A horn from a kosher animal - a cattle horn isn't allowed because of the connection with the Golden Calf - is first soaked in boiling water to soften the cartilage inside. That cartilage is then pulled out and the horn further shaped while it's still hot and pliable. The rabbi said it's preferable to have the wide opening of the horn toward heaven. A hole is drilled in the narrow end. The outside is then sanded to make it smooth. There also should be no holes other than the two openings.

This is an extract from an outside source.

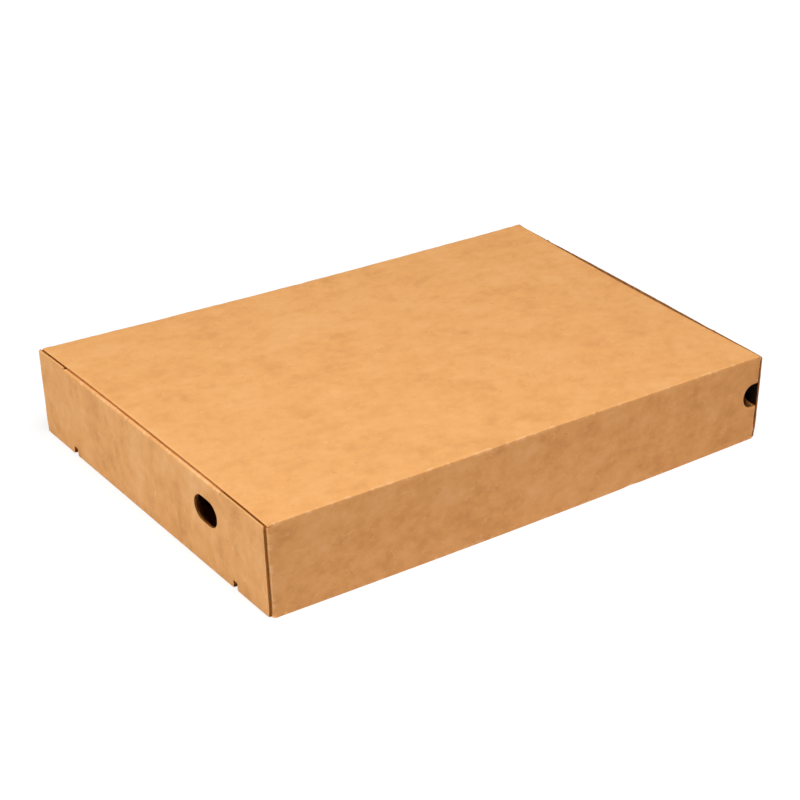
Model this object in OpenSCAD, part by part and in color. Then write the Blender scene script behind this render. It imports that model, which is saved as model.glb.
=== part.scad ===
// Box of fluted kraft board, folded from one die-cut blank: a tray with rolled end walls and a hinged lid.
// Millimetres, +Z up. The origin is the middle of the underside. The hinge wall is on the -Y side.

/* [Outer size] */
// Length over the two end walls
box_l = 332; // [240:1:420]
// Depth over the hinge wall and the front wall
box_w = 210; // [180:1:280]
// Height with the lid closed
box_h = 50; // [46:1:90]

/* [Board] */
// Thickness of the fluted board
board_t = 1.5; // [1.2:0.1:1.8]
// Inner radius of a creased fold
fold_r = 0.5; // [0.3:0.1:0.8]
// Gap between two layers of an end wall
layer_gap = 0.2; // [0.1:0.05:0.3]
// Clearance between the lid and the tray
lid_gap = 0.3; // [0.3:0.05:0.6]

/* [End walls] */
// Distance from the front corner to the rolled inner panel
roll_front = 26; // [16:1:36]
// Distance from the hinge corner to the rolled inner panel
roll_rear = 38; // [20:1:39]
// Drop of the outer panel's cut edge beside the roll
edge_drop = 0.8; // [0.4:0.1:2]
// Reach of the corner tabs held inside the end walls
tab_l = 78; // [70:1:85]
// Length of a corner tab's top edge that stays level with its wall
tab_level = 7; // [3:0.5:9]
// Drop of the rest of a corner tab below the top of its wall
tab_drop = 3; // [2.5:0.5:5]
// Cut-off at a corner tab's free corners
tab_chamfer = 9; // [4:1:12]
// Distance from a corner to the start of a lock tab
lock_in = 41; // [40:1:46]
// Width of a lock tab
lock_w = 20; // [14:1:24]
// Play round a lock tab in its floor slot
lock_play = 0.25; // [0.15:0.05:0.4]

/* [Crease notches] */
// Distance from a corner to the middle of a notch
notch_in = 30; // [22:1:36]
// Width of a notch
notch_w = 2.6; // [2:0.2:4]
// Height of a notch
notch_h = 3; // [2:0.2:4]

/* [Lid] */
// Height of the tuck flap below the lid's top
tuck_h = 32; // [20:1:36]
// Distance from the lid's end to the end of the tuck flap
tuck_in = 6; // [5:0.5:12]
// Narrowing of the tuck flap towards its free edge, at each end
tuck_taper = 7; // [3:0.5:12]
// Radius of the tuck flap's free corners
tuck_corner_r = 12; // [6:1:16]

/* [Vents] */
// Length of a vent along its wall
vent_l = 20; // [15:0.5:24]
// Height of a vent
vent_h = 14; // [9:0.5:15]
// Distance from the hinge corner to the middle of an end wall vent
vent_in = 52.5; // [50:0.5:56]
// Height of the end wall vents above the underside
vent_z = 31; // [20:0.5:34]
// Height of the corner vent above the underside
corner_vent_z = 27; // [20:0.5:34]

/* [Hidden] */

$fn = 64;
KRAFT = [0.85, 0.64, 0.41];
OVER = 1;                                   // how far a cutter runs past what it cuts
LAP = 1;                                    // how far one shape runs on inside the shape it joins
ARC_STEPS = 12;                             // sides of a free corner's arc

half_l = box_l / 2;
half_w = box_w / 2;
bend_r = fold_r + board_t;                  // outer radius of a fold
wall_h = box_h - board_t - lid_gap;         // top of every wall
floor_x = half_l - bend_r;                  // where the floor's end creases start
floor_y = half_w - bend_r;                  // where the floor's side creases start
layer_pitch = board_t + layer_gap;
tab_x = half_l - layer_pitch;               // outer face of a corner tab
inner_x = tab_x - layer_pitch;              // outer face of a rolled inner panel
room_x = inner_x - board_t;                 // inner face of an end wall
edge_y = half_w - layer_gap;                // upright cut edge of an outer end panel
roll_y0 = roll_rear - half_w;
roll_y1 = half_w - roll_front;
roll_z = board_t + layer_gap;               // bottom of a rolled inner panel
lock_y = half_w - lock_in - lock_w;
notch_y = half_w - notch_in - notch_w / 2;
fold_loss = bend_r * (2 - PI / 2);          // square corner's length, less the way round the fold

hinge_y = board_t / 2 - half_w;             // hinge axis, in the middle of the lid's board
hinge_z = box_h - board_t / 2;
tuck_y = half_w - board_t - lid_gap;        // outer face of the tuck flap at its fold
tuck_half = tab_x - tuck_in;
// The tuck flap leans in by what its free edge would swing out, so that it clears the front wall.
swing_r = tuck_y - hinge_y;
tuck_z = box_h - bend_r;                    // axis of the tuck flap's fold
tuck_fall = tuck_h - bend_r;                // from that axis to the free edge
tuck_swing = swing_r - sqrt(swing_r * swing_r - tuck_h * tuck_h);

// Section of a quarter fold about the origin, from the +X side round to the +Y side
module bend_section() {
    intersection() {
        difference() {
            circle(r = bend_r);
            circle(r = fold_r);
        }
        square(bend_r);
    }
}

// Section of the same fold with a strip of the flat panel at each of its two ends
module joined_bend() {
    bend_section();
    translate([fold_r, -LAP]) square([board_t, LAP]);
    translate([-LAP, fold_r]) square([LAP, board_t]);
}

// Runs an X-Z section along Y, from y0 to y1
module along_y(y0, y1) {
    translate([0, y1, 0]) rotate([90, 0, 0]) linear_extrude(height = y1 - y0) children();
}

// Runs a Y-Z section along X, from x0 to x1
module along_x(x0, x1) {
    translate([x0, 0, 0]) rotate([90, 0, 90]) linear_extrude(height = x1 - x0) children();
}

// Draws its children at both ends of the box
module both_ends() {
    for (end = [0, 1]) mirror([end, 0, 0]) children();
}

// Draws its children at both long sides of the box
module both_sides() {
    for (side = [0, 1]) mirror([0, side, 0]) children();
}

// Outline of a vent about the origin: straight sides and round ends
module vent_section() {
    straight = vent_l - vent_h;
    square([straight, vent_h], center = true);
    for (end = [-1, 1]) translate([end * straight / 2, 0]) circle(d = vent_h);
}

// Cutter for an end wall vent, through every layer
module end_vent() {
    along_x(room_x - OVER, half_l + OVER) translate([vent_in - half_w, vent_z]) vent_section();
}

// Cutter for the vent across the corner fold, as punched in the wall and in its tab
module corner_vent() {
    along_y(-half_w - OVER, bend_r - half_w)
        translate([tab_x - fold_loss / 2, corner_vent_z]) vent_section();
    along_x(tab_x - bend_r, tab_x + layer_gap / 2)
        translate([fold_loss / 2 - half_w, corner_vent_z]) vent_section();
}

// Cutter for the notch where a floor slot reaches the bottom crease
module crease_notch() {
    translate([inner_x, notch_y, -OVER]) cube([half_l - inner_x + OVER, notch_w, notch_h + OVER]);
}

// Cutter for a floor slot, from the notch to the far side of its lock tab
module floor_slot() {
    slot_y = lock_y - lock_play;
    translate([room_x - lock_play, slot_y, -OVER])
        cube([board_t + 2 * lock_play, notch_y + notch_w - slot_y, board_t + 2 * OVER]);
}

// Floor between its four bottom creases, with corners relieved by the die
module floor_panel() {
    translate([-floor_x, -floor_y, 0]) cube([2 * floor_x, 2 * floor_y, board_t]);
}

// Section of an outer end panel with its bottom crease, up to the height top
module outer_section(top) {
    translate([floor_x, bend_r]) mirror([0, 1]) bend_section();
    translate([half_l - board_t, bend_r]) square([board_t, top - bend_r]);
}

// Section of the roll: two creases over the top, and the inner panel down to the floor
module roll_section() {
    translate([half_l - bend_r, wall_h - bend_r]) bend_section();
    translate([half_l - board_t, wall_h - bend_r - LAP]) square([board_t, LAP]);
    translate([room_x + bend_r, wall_h - bend_r]) mirror([1, 0]) bend_section();
    translate([room_x + bend_r, wall_h - board_t])
        square([half_l - room_x - 2 * bend_r, board_t]);
    translate([room_x, roll_z]) square([board_t, wall_h - bend_r - roll_z]);
}

// Section where an outer end panel's bottom crease joins the floor
module floor_join() {
    translate([floor_x, bend_r]) mirror([0, 1]) joined_bend();
}

// Tab under the inner panel, through its floor slot
module lock_tab() {
    translate([room_x, lock_y, layer_gap]) cube([board_t, lock_w, roll_z + LAP - layer_gap]);
}

module end_wall() {
    difference() {
        union() {
            along_y(-floor_y, floor_y) floor_join();
            along_y(-edge_y, edge_y) outer_section(wall_h - bend_r);
            along_y(-edge_y, roll_y0) outer_section(wall_h - edge_drop);
            along_y(roll_y1, edge_y) outer_section(wall_h - edge_drop);
            along_y(roll_y0, roll_y1) roll_section();
            both_sides() lock_tab();
        }
        end_vent();
        both_sides() crease_notch();
    }
}

// Corner tab at the +X end of the wall on the -Y side
module corner_tab() {
    tab_top = wall_h - tab_drop;
    translate([tab_x - bend_r, bend_r - half_w, bend_r])
        linear_extrude(height = wall_h - bend_r) rotate(-90) joined_bend();
    along_x(tab_x - board_t, tab_x) translate([-half_w, 0]) polygon([
        [bend_r, bend_r],
        [tab_l - tab_chamfer, bend_r],
        [tab_l, bend_r + tab_chamfer],
        [tab_l, tab_top - tab_chamfer],
        [tab_l - tab_chamfer, tab_top],
        [tab_level + tab_drop, tab_top],
        [tab_level, wall_h],
        [bend_r, wall_h]
    ]);
}

// Long wall on the -Y side with its bottom crease and its two corner tabs
module long_wall() {
    wall_x = tab_x - bend_r;
    along_x(-wall_x, wall_x) {
        translate([bend_r - half_w, bend_r]) rotate(180) joined_bend();
        translate([-half_w, bend_r]) square([board_t, wall_h - bend_r]);
    }
    both_ends() corner_tab();
}

module tray() color(KRAFT) {
    difference() {
        floor_panel();
        both_ends() both_sides() {
            floor_slot();
            crease_notch();
        }
    }
    both_ends() end_wall();
    difference() {
        both_sides() long_wall();
        corner_vent();
        both_ends() end_vent();
    }
}

// Section of the tuck flap about its fold's axis: the fold, and the flap leaning in below it
module tuck_section() {
    bend_section();
    translate([-LAP, fold_r]) square([LAP, board_t]);
    polygon([
        [fold_r, 0],
        [bend_r, 0],
        [bend_r - tuck_swing, -tuck_fall],
        [fold_r - tuck_swing, -tuck_fall]
    ]);
}

// Outline of the tuck flap as seen from the front, hanging from the origin
module tuck_outline() {
    slope = atan(tuck_taper / tuck_fall);
    cut = tuck_corner_r * tan((90 - slope) / 2);    // from the corner to where its arc starts
    centre = [tuck_half - tuck_taper - cut, tuck_corner_r - tuck_fall];
    arc = [for (i = [0:ARC_STEPS]) let (a = -90 + (90 - slope) * i / ARC_STEPS)
        centre + tuck_corner_r * [cos(a), sin(a)]];
    right = concat(arc, [[tuck_half, 0]]);
    left = [for (i = [len(right) - 1:-1:0]) [-right[i][0], right[i][1]]];
    polygon(concat(right, left));
}

// Cutter that shapes the tuck flap's ends and free corners
module tuck_trim() {
    along_y(0, half_w) translate([0, tuck_z]) difference() {
        translate([-half_l, -tuck_h]) square([box_l, tuck_h]);
        tuck_outline();
    }
}

module lid() color(KRAFT) {
    fold_y = tuck_y - bend_r;
    translate([-tab_x, hinge_y, box_h - board_t]) cube([2 * tab_x, fold_y - hinge_y, board_t]);
    translate([-tab_x, hinge_y, hinge_z]) rotate([0, 90, 0]) cylinder(d = board_t, h = 2 * tab_x);
    both_ends() translate([tuck_half, fold_y - LAP, box_h - board_t])
        cube([tuck_in, bend_r + LAP - layer_gap, board_t]);
    difference() {
        along_x(-tuck_half, tuck_half) translate([fold_y, tuck_z]) tuck_section();
        tuck_trim();
    }
}

tray();
lid();
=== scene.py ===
"""A closed box of brown fluted board, folded in code from one blank, on a white ground."""

import math

import bmesh
import bpy
import numpy as np
from mathutils import Matrix, Vector, noise
from mathutils.geometry import delaunay_2d_cdt


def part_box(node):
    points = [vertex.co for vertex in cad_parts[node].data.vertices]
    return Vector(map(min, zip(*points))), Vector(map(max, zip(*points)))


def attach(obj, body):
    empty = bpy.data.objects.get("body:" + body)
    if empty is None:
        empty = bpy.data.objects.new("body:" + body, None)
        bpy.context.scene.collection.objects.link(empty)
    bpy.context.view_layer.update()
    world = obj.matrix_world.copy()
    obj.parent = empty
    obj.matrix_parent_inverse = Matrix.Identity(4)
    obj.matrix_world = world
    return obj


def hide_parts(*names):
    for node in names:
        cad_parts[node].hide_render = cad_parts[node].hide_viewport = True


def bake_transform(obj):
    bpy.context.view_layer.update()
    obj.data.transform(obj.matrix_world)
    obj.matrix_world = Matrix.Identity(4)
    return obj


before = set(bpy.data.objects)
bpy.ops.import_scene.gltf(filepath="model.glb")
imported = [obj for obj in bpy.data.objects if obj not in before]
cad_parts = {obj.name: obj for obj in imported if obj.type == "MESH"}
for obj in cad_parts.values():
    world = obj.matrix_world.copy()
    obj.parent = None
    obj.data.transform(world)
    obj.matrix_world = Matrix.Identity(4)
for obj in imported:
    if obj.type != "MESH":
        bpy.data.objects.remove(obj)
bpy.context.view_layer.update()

MM = 0.001
FAR = 10.0                              # longer than anything here, in metres
RIGHT_ANGLE = math.pi / 2

# Sizes of the box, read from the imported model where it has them
TRAY_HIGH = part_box("tray")[1]
LID_LOW, LID_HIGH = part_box("lid")
HALF_L, HALF_W, WALL_TOP = TRAY_HIGH
LID_HALF, LID_TOP = LID_HIGH.x, LID_HIGH.z

# The board, and how it folds
BOARD = 1.5 * MM
HINGE = Vector((0, -HALF_W, LID_TOP)) + Vector((0, BOARD / 2, -BOARD / 2))
FOLD_R = 0.1 * MM                       # inner radius of a fold
MID_R = FOLD_R + BOARD / 2
BEND_R = FOLD_R + BOARD
QUARTER = MID_R * RIGHT_ANGLE           # length of board in a quarter fold
FOLD_STEPS = 6

# End walls, from the box's corners
PITCH = HALF_L - LID_HALF               # from one layer of an end wall to the next
ROLL_FRONT = HALF_W - 26 * MM
ROLL_REAR = HALF_W - 38 * MM
SLIT = 0.15 * MM                        # width of the cuts at a roll's ends
LEFT_RISE = 1.1 * MM                    # raw top edges of the end walls beyond their rolls
FAR_RIGHT_RISE = 0.4 * MM
NEAR_RIGHT_RISE = 0.7 * MM
EDGE_ROUND = 0.8 * MM                   # radius at their outer ends
EDGE_Y = HALF_W - 0.4 * MM              # side edge of an end wall
EDGE_TAPER = 0.4 * MM                   # how far it leans back up to its top
EDGE_FOOT = 0.6 * MM                    # and how far it is cut back at the floor
FOOT_HEIGHT = 4 * MM                    # from this height down
NEAR_LEFT_TRIM = 1.0 * MM               # how much narrower the near left one is
TAB_REACH = 78 * MM
TAB_LEVEL = 7 * MM
TAB_DROP = 3 * MM
TAB_CHAMFER = 9 * MM
LOCK_Y = HALF_W - 61 * MM
LOCK_W = 20 * MM
LOCK_DEEP = 1.5 * MM
LOCK_PLAY = 0.25 * MM
NOTCH_Y = HALF_W - 30 * MM
NOTCH_W = 3.4 * MM
NOTCH_H = 4.2 * MM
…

Langsam said the best technique for shofar blowing is to put the narrow opening at the corner of one's mouth - he puts it on the right - toward the bottom of the lip and then, just blow "from the depth of the heart." Putting it at the center of the lips usually doesn't work, he said.

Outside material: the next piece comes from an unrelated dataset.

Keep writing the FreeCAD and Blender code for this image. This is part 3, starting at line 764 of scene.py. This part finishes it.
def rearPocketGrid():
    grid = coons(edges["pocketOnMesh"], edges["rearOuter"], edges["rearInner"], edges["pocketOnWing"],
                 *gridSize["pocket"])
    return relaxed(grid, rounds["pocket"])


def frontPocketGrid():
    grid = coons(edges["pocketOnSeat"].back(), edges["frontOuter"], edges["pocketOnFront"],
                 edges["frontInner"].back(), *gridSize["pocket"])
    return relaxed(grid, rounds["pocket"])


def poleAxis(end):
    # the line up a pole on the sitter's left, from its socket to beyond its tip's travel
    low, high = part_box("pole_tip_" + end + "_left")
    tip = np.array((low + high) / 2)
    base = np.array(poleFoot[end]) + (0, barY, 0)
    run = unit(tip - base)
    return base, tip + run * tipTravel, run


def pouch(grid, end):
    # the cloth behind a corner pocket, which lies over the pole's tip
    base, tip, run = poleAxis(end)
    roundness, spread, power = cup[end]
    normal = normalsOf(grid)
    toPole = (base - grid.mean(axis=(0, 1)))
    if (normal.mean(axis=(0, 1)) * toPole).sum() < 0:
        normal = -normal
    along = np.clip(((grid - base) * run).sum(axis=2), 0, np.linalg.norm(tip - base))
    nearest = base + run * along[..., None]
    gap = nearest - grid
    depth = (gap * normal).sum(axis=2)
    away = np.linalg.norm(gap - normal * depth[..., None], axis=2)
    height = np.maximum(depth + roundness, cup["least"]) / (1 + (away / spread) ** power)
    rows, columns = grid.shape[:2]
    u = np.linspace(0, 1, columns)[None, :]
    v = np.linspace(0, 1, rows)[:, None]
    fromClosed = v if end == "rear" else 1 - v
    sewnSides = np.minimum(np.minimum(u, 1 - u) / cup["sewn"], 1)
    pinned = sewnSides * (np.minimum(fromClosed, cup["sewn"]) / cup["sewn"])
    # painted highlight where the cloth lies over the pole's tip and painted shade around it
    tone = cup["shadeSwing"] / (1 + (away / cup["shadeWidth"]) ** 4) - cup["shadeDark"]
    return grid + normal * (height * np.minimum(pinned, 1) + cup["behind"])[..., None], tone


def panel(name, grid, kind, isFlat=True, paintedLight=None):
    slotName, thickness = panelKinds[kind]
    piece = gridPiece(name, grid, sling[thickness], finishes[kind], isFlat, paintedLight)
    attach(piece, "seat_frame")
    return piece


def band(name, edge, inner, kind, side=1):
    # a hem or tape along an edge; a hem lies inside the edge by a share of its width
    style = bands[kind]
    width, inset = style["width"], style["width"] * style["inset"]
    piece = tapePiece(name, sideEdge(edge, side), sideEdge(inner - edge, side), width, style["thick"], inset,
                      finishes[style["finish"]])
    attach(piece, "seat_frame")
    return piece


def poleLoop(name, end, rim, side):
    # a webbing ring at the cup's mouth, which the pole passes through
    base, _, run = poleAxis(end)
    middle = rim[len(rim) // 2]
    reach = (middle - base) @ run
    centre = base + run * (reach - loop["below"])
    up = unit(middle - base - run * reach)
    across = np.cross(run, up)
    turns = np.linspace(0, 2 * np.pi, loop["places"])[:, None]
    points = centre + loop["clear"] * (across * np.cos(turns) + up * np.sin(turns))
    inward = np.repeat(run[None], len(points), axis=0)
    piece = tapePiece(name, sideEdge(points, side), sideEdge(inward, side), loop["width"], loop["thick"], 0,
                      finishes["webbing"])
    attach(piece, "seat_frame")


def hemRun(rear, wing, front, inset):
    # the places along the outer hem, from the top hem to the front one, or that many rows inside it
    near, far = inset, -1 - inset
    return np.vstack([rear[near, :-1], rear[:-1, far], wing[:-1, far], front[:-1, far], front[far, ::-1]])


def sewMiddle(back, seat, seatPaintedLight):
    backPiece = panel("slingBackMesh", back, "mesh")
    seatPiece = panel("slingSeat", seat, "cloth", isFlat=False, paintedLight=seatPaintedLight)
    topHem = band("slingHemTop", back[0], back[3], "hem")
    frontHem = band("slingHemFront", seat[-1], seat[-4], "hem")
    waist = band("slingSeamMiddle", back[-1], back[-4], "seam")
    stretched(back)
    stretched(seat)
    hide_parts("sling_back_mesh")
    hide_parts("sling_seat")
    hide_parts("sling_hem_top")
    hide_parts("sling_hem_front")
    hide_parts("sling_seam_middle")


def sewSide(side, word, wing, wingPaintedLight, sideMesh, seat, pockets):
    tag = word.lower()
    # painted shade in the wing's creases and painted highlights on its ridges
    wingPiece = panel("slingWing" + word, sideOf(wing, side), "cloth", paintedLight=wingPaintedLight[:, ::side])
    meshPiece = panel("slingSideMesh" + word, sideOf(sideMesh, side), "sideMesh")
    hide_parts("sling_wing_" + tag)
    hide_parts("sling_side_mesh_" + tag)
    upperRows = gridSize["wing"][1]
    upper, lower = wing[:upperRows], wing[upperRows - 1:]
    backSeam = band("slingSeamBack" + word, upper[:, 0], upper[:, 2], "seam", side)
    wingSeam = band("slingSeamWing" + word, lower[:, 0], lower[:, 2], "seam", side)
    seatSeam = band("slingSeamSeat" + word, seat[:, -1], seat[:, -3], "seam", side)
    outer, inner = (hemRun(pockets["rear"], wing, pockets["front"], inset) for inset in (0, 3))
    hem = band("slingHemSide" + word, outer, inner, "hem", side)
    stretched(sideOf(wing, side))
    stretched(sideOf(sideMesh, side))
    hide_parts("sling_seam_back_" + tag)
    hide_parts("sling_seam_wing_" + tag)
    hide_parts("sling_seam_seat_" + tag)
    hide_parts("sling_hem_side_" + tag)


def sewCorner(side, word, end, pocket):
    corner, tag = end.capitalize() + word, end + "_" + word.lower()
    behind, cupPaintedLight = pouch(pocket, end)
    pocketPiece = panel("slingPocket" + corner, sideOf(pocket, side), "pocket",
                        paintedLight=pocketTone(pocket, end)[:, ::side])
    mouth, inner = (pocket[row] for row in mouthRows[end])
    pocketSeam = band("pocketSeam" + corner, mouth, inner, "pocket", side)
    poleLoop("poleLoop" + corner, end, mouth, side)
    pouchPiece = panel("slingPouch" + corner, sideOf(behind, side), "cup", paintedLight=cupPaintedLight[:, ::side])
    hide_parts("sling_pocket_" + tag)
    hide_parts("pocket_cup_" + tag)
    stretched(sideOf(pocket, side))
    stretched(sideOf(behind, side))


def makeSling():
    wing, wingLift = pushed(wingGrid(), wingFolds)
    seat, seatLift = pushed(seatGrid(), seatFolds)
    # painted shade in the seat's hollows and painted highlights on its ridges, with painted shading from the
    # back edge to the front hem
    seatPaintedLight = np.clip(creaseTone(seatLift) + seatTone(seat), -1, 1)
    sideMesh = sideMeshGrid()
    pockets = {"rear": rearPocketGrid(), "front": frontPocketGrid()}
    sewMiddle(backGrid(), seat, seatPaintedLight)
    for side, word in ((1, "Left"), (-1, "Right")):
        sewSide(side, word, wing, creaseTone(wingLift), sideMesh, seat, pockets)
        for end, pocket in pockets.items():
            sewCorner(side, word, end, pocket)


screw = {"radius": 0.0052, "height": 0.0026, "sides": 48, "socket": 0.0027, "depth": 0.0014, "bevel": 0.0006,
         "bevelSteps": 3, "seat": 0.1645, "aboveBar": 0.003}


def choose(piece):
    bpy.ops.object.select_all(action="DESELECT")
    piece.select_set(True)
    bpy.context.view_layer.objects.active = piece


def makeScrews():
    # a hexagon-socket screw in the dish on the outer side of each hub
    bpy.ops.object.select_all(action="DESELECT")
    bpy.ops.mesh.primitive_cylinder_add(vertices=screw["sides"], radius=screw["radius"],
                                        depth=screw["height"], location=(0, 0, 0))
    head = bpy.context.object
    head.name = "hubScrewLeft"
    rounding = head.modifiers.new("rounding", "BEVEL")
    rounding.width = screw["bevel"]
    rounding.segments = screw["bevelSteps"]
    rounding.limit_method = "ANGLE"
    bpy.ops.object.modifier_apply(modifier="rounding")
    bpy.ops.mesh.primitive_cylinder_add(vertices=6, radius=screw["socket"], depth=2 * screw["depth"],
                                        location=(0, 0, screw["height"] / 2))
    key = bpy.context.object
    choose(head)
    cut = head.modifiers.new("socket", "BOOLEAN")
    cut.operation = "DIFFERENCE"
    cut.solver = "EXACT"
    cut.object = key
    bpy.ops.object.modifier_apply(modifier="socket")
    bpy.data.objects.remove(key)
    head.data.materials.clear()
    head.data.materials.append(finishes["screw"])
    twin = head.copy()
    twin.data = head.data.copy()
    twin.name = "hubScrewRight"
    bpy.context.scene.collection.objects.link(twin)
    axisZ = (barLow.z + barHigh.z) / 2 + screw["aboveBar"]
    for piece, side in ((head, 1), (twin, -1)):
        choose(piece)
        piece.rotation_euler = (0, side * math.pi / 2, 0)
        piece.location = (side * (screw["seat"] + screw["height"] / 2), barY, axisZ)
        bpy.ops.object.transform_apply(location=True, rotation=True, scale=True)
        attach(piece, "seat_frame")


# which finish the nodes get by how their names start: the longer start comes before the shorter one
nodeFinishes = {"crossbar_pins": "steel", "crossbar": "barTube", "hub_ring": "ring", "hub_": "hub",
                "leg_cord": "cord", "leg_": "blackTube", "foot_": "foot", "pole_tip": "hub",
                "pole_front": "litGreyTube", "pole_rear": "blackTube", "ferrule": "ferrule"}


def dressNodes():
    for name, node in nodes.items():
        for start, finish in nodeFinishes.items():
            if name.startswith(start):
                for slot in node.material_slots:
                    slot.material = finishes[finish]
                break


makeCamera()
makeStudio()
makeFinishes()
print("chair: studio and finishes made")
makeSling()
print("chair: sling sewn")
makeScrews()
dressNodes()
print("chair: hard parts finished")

There are three sounds used at Rosh Hashanah services: tekiah, shevarim and teruah. Each should be sounded for the same amount of time, Langsam said.

Tekiah is one long, steady note. Shevarim is three medium notes. Teruah is nine quick notes in rapid succession.

At a traditional Rosh Hashanah service on any other day than a Sabbath, 100 notes are sounded by a person knowledgeable about its use. Not every Jew has to blow a shofar, Langsam said; the commandment is to hear it blown. But, he added, it's always good for a Jew to own his own shofar and know how to blow it in case he isn't able to get to a service.

The shofar isn't sounded when one of the days of Rosh Hashanah falls on a Sabbath, as happens this year, due to traditional protections against the possibility of a person carrying a shofar in a public domain. Carrying anything from one private domain to another is forbidden on Sabbath, Langsam said.

Plus, the rabbi said, with the weekly Sabbath itself being a reminder of the Jewish people's identity, the sounding of the shofar isn't needed on that day.

The shofar will be sounded on Sunday, the second day of Rosh Hashanah, he said.

One long tekiah, called a tekiah gedolah, is blown at the end of Yom Kippur to signify the end of that holy day. The shofar also is blown daily in synagogues during the month of Elul, the month preceding Rosh Hashanah, to serve as a reminder for Jews to prepare for the High Holy Days.